In der Türkei werden am 24. Juni vorgezogene Parlaments- und Präsidentschaftswahlen abgehalten. Seit dem Bekanntwerden des Termins betonen vor allem ÖVP und FPÖ, dass man keinen türkischen Wahlkampf in Österreich dulde.

Gudenus witterte "Allianzen" mit Islamismus

Gudenus warf der SPÖ erst kürzlich in der ORF-Sendung "Im Zentrum" vor, "Allianzen mit islamistischen Bewegungen" zu suchen. In der Bundesparteizentrale weist man dies auf Nachfrage entschieden zurück. "Die SPÖ formt selbstverständlich keine Allianz mit Islamisten. Wir lehnen jede Form von Extremismus ab", heißt es.

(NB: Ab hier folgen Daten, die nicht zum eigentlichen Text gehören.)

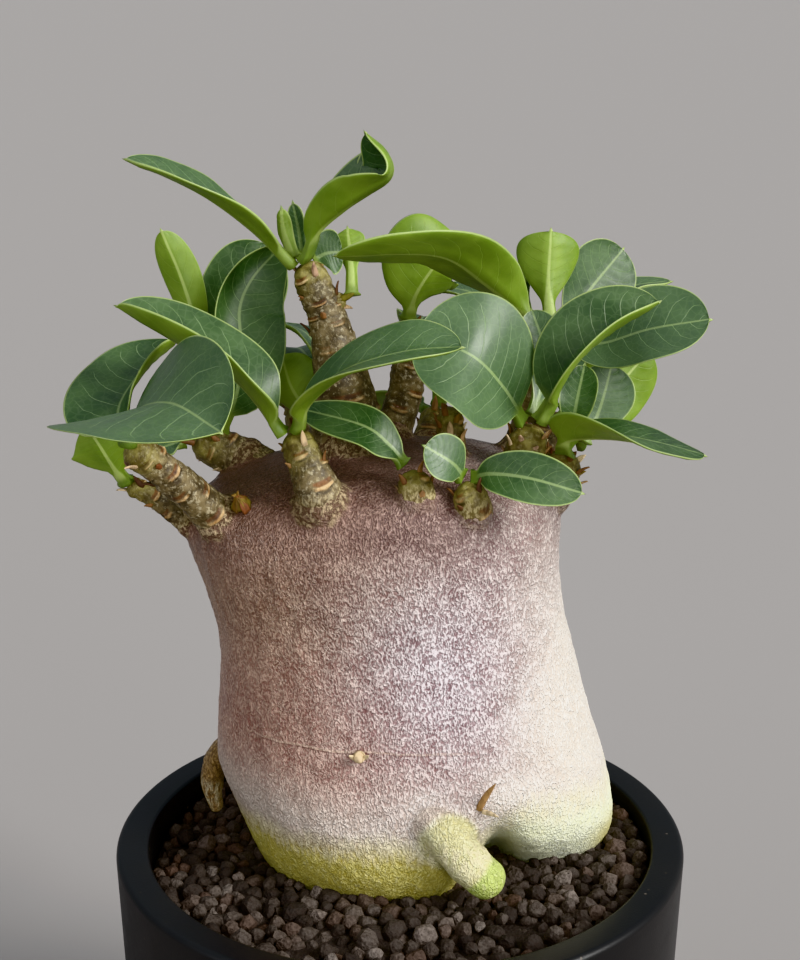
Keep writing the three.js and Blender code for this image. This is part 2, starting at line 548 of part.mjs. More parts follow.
    line: [[34.2, 31.6, 187.6], [40.5, 41.5, 191.5], [46, 50, 191], [50, 57, 187]] },
  { name: 'leaf_back_right_3', half: 8, face: [[0, 0, 1]],
    line: [[33, 31, 191], [29, 40, 199], [25, 49, 204], [21, 58, 204]] },
];

// Half width of a leaf at t along it: a thin stalk, then an obovate blade that is widest at `widest`
function halfWidth(t, half, stalk, widest) {
  const along = Math.min(Math.max((t - stalk) / (1 - stalk), 0), 1);
  const tipPower = 0.5;
  const basePower = (tipPower * widest) / (1 - widest);
  const peak = widest ** basePower * (1 - widest) ** tipPower;
  const blade = (along ** basePower * (1 - along) ** tipPower) / peak;
  return Math.max(Math.hypot(STALK_RADIUS * (1 - along), half * blade), TIP_HALF_WIDTH);
}

function leafSolid(leaf) {
  const { line, face, half, fold = [[5, 5]], curl = [[10, 10]], stalk = 0.12, widest = 0.62 } = leaf;
  const [leftHalf, rightHalf] = Array.isArray(half) ? half : [half, half];
  const small = Math.max(leftHalf, rightHalf) < SMALL_LEAF;
  const stations = small ? SMALL_LEAF_ROWS : LEAF_ROWS;
  const places = small ? SMALL_LEAF_COLUMNS : LEAF_COLUMNS;
  const upper = [];
  const lower = [];
  stations.forEach((t) => {
    const middle = new THREE.Vector3(...smooth(line, t));
    const along = direction(line, t);
    const normal = new THREE.Vector3(...smooth(face, t));
    normal.addScaledVector(along, -normal.dot(along)).normalize();
    const right = new THREE.Vector3().crossVectors(along, normal);
    const folds = smooth(fold, t);
    const curls = smooth(curl, t);
    places.forEach((s) => {
      const hand = s < 0 ? 0 : 1;
      const sign = s < 0 ? -1 : 1;
      const width = halfWidth(t, s < 0 ? leftHalf : rightHalf, stalk, widest) * Math.abs(s);
      const lift = THREE.MathUtils.degToRad(folds[hand] + (curls[hand] * Math.abs(s)) / 2);
      const slope = s === 0 ? 0 : THREE.MathUtils.degToRad(folds[hand] + curls[hand] * Math.abs(s));
      const point = middle.clone()
        .addScaledVector(right, sign * width * Math.cos(lift))
        .addScaledVector(normal, width * Math.sin(lift));
      const faceNormal = normal.clone().multiplyScalar(Math.cos(slope))
        .addScaledVector(right, -sign * Math.sin(slope));
      const rib = (1 - Math.abs(s)) * 1.1 * (1 - t) ** 1.5;
      upper.push(point);
      lower.push(point.clone().addScaledVector(faceNormal, -(LEAF_THICKNESS + rib)));
    });
  });
  const columns = places.length;
  const rows = stations.length;
  const indices = [];
  const top = (row, column) => row * columns + column;
  const under = (row, column) => rows * columns + row * columns + column;
  for (let row = 0; row < rows - 1; row += 1) {
    for (let column = 0; column < columns - 1; column += 1) {
      indices.push(top(row, column), top(row, column + 1), top(row + 1, column + 1));
      indices.push(top(row, column), top(row + 1, column + 1), top(row + 1, column));
      indices.push(under(row, column), under(row + 1, column + 1), under(row, column + 1));
      indices.push(under(row, column), under(row + 1, column), under(row + 1, column + 1));
    }
    indices.push(top(row, 0), top(row + 1, 0), under(row + 1, 0));
    indices.push(top(row, 0), under(row + 1, 0), under(row, 0));
    const end = columns - 1;
    indices.push(top(row, end), under(row + 1, end), top(row + 1, end));
    indices.push(top(row, end), under(row, end), under(row + 1, end));
  }
  for (let column = 0; column < columns - 1; column += 1) {
    const end = rows - 1;
    indices.push(top(0, column), under(0, column), under(0, column + 1));
    indices.push(top(0, column), under(0, column + 1), top(0, column + 1));
    indices.push(top(end, column), top(end, column + 1), under(end, column + 1));
    indices.push(top(end, column), under(end, column + 1), under(end, column));
  }
  const geometry = new THREE.BufferGeometry();
  const points = upper.concat(lower).flatMap((p) => [p.x, p.y, p.z]);
  geometry.setAttribute('position', new THREE.Float32BufferAttribute(points, 3));
  geometry.setIndex(indices);
  return toSolid(geometry);
}

// The finished object

const blackPlastic = { color: 0x1b1b1d, roughness: 0.6, metalness: 0 };
const gravel = { color: 0x4a3a32, roughness: 0.95, metalness: 0 };
const bark = { color: 0xa98c86, roughness: 0.85, metalness: 0 };
const leafGreen = { color: 0x4f7a4c, roughness: 0.45, metalness: 0 };

function addPiece(group, name, solid, finish) {
  const mesh = new THREE.Mesh(toGeometry(solid), new THREE.MeshStandardMaterial(finish));
  mesh.name = name;
  group.add(mesh);
}

const group = new THREE.Group();
const plantRoom = plantSolid(GAP);
addPiece(group, 'pot', potSolid(), blackPlastic);
addPiece(group, 'soil', soilSolid(plantRoom), gravel);
addPiece(group, 'caudex', plantSolid(0), bark);
LEAVES.forEach((leaf) => {
  addPiece(group, leaf.name, biggestBody(leafSolid(leaf).subtract(plantRoom)), leafGreen);
});

export default group;
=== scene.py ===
# %% [markdown]
# # A potted desert rose
# A desert rose stores water in a swollen trunk, the caudex. Short corky shoots stand on its crown, and each
# one ends in a rosette of thick leaves. The plant stands in lava gravel in a plain black pot.
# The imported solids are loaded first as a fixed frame. Every piece that is made below stands where its solid
# stands, in the same metres, with +Z up and the photographed side facing -Y.

# %% Load the frame
import math

import bmesh
import bpy
import numpy as np
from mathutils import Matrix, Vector


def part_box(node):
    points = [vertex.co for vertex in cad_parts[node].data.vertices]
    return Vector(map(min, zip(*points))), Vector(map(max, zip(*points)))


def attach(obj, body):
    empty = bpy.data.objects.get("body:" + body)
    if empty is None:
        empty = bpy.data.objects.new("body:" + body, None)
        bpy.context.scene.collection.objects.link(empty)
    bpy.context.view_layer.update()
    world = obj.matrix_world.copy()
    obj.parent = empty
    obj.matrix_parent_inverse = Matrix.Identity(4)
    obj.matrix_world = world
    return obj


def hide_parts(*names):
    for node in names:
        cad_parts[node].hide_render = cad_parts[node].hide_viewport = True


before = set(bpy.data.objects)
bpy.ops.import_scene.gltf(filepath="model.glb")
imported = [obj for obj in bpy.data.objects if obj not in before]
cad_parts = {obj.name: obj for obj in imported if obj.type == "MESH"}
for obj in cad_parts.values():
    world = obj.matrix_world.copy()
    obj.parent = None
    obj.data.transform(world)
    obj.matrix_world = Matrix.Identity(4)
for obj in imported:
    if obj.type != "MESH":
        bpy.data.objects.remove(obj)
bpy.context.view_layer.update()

MM = 0.001
print("solids in the frame:", len(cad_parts))

# %% [markdown]
# ## Tools for curves and surfaces
# Blender can make a shape with primitives and sculpting, or from arrays of points. Arrays are used here,
# because a leaf, a shoot and a pot are each one formula of two parameters, and a formula can be read and
# changed. Sizes are written in millimetres and become metres only when the mesh is filled.

# %% Curves through points
def spline(points, t):
    """Uniform Catmull-Rom curve through points, at each t from 0 to 1. Between points b and c, with
    neighbours a and d and f from 0 to 1 between them, it is
    (2b + (c - a) f + (2a - 5b + 4c - d) f^2 + (3b - a - 3c + d) f^3) / 2. The ends are reflected."""
    points = np.asarray(points, float)
    if len(points) == 1:
        return np.repeat(points, len(t), axis=0)
    ends = np.vstack([2 * points[0] - points[1], points, 2 * points[-1] - points[-2]])
    place = np.clip(t, 0, 1) * (len(points) - 1)
    k = np.minimum(place.astype(int), len(points) - 2)
    f = (place - k)[:, None]
    a, b, c, d = ends[k], ends[k + 1], ends[k + 2], ends[k + 3]
    return (2 * b + (c - a) * f + (2 * a - 5 * b + 4 * c - d) * f**2 + (3 * b - a - 3 * c + d) * f**3) / 2


def unit(vectors):
    """Each vector divided by its own length."""
    vectors = np.asarray(vectors, float)
    return vectors / np.maximum(np.linalg.norm(vectors, axis=-1, keepdims=True), 1e-12)


def heading(points, t):
    """Direction of the curve at t: the difference of two points close to each other, with length 1."""
    step = 1e-3
    return unit(spline(points, np.minimum(t + step, 1)) - spline(points, np.maximum(t - step, 0)))


def turns(sides):
    """Angles spaced evenly round a circle."""
    return np.linspace(0, 2 * np.pi, sides, endpoint=False)


def ease(x, low, high):
    """Smooth step: 0 below low, 1 above high, and 3x^2 - 2x^3 of the way between them."""
    x = np.clip((x - low) / (high - low), 0, 1)
    return x * x * (3 - 2 * x)


# %% [markdown]
# Nature is never even, so most surfaces get some noise. A mesh needs it as numbers, and value noise is the
# simplest kind that is smooth: random numbers on a lattice, blended between.

# %% Noise for meshes
HASH_PRIMES = np.array([73856093, 19349663, 83492791], np.int64)


def lattice_value(cells, seed):
    """A repeatable random number from -1 to 1 for each whole-numbered cell, from mixed products of primes."""
    mixed = (cells * HASH_PRIMES).sum(-1) + seed * 2654435761
    mixed = (mixed ^ (mixed >> 13)) & 0xFFFFFFFF
    mixed = (mixed * 1274126177) & 0xFFFFFFFF
    mixed = (mixed ^ (mixed >> 16)) & 0xFFFF
    return mixed / 32767.5 - 1


def noise(places, size, seed):
    """Value noise: lattice values `size` apart, blended by the smooth step between the cell's 8 corners."""
    grid = np.asarray(places, float) / np.asarray(size, float) + 500.0
    cell = np.floor(grid).astype(np.int64)
    f = grid - cell
    f = f * f * (3 - 2 * f)
    total = np.zeros(grid.shape[:-1])
    for corner in np.ndindex(2, 2, 2):
        share = np.where(np.array(corner) == 1, f, 1 - f).prod(-1)
        total += share * lattice_value(cell + np.array(corner), seed)
    return total


# %% [markdown]
# Most pieces here are a skin over a stack of rings, closed with a point at each end: a shoot, a root, a leaf,
# the pot and the caudex. One function joins the rings, and one puts the arrays into a mesh.

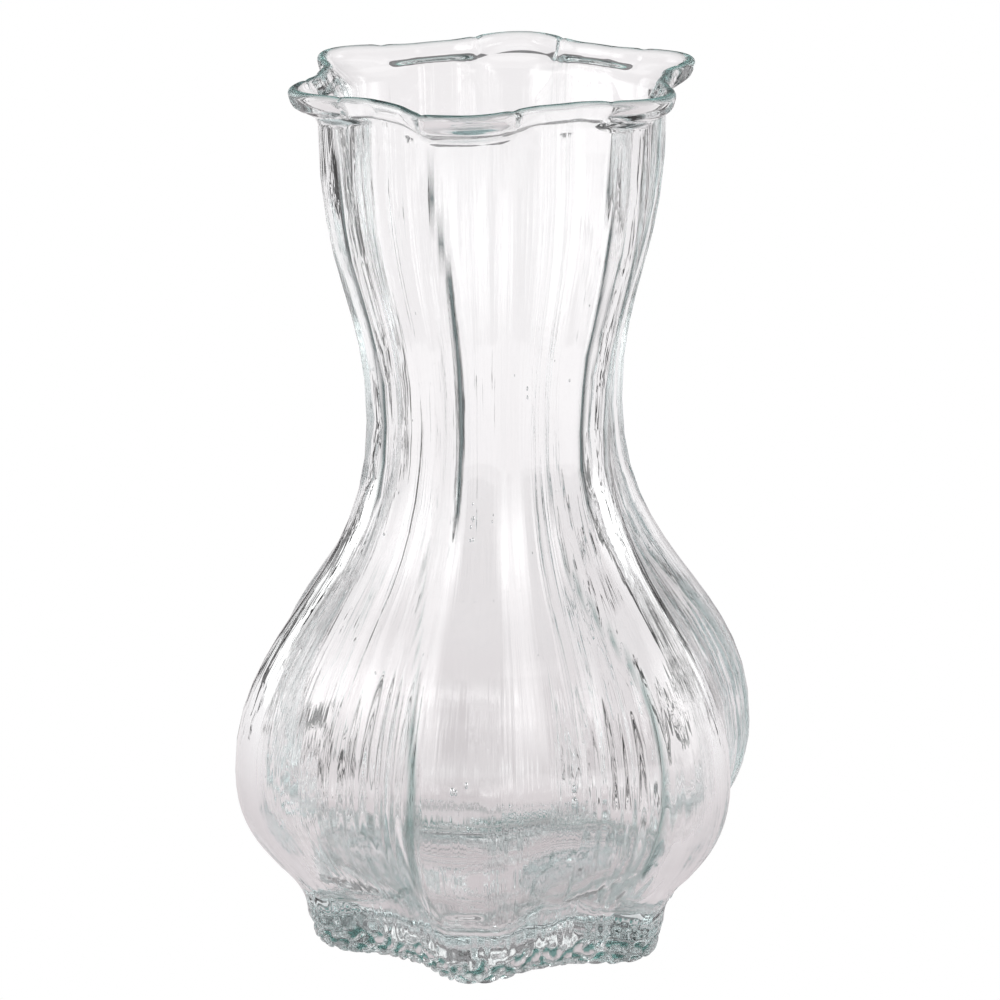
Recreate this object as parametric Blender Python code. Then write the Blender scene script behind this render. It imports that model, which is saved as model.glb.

SPÖ-Maiaufmarsch: Kritik an Regierung

Zudem verweist man in der Löwelstraße auf die Rede von Parteichef Christian Kern am 1. Mai. Darin wandte sich Kern explizit gegen Antisemitismus: "Ein Angriff auf unsere jüdischen Mitbürger ist ein Angriff auf uns alle." Ob dieser von rechtsradikaler oder islamistischer Seite komme, sei dabei egal.

Laut Angaben der SPÖ nahmen 120.000 Menschen an dem diesjährigen Maiaufmarsch in Wien teil.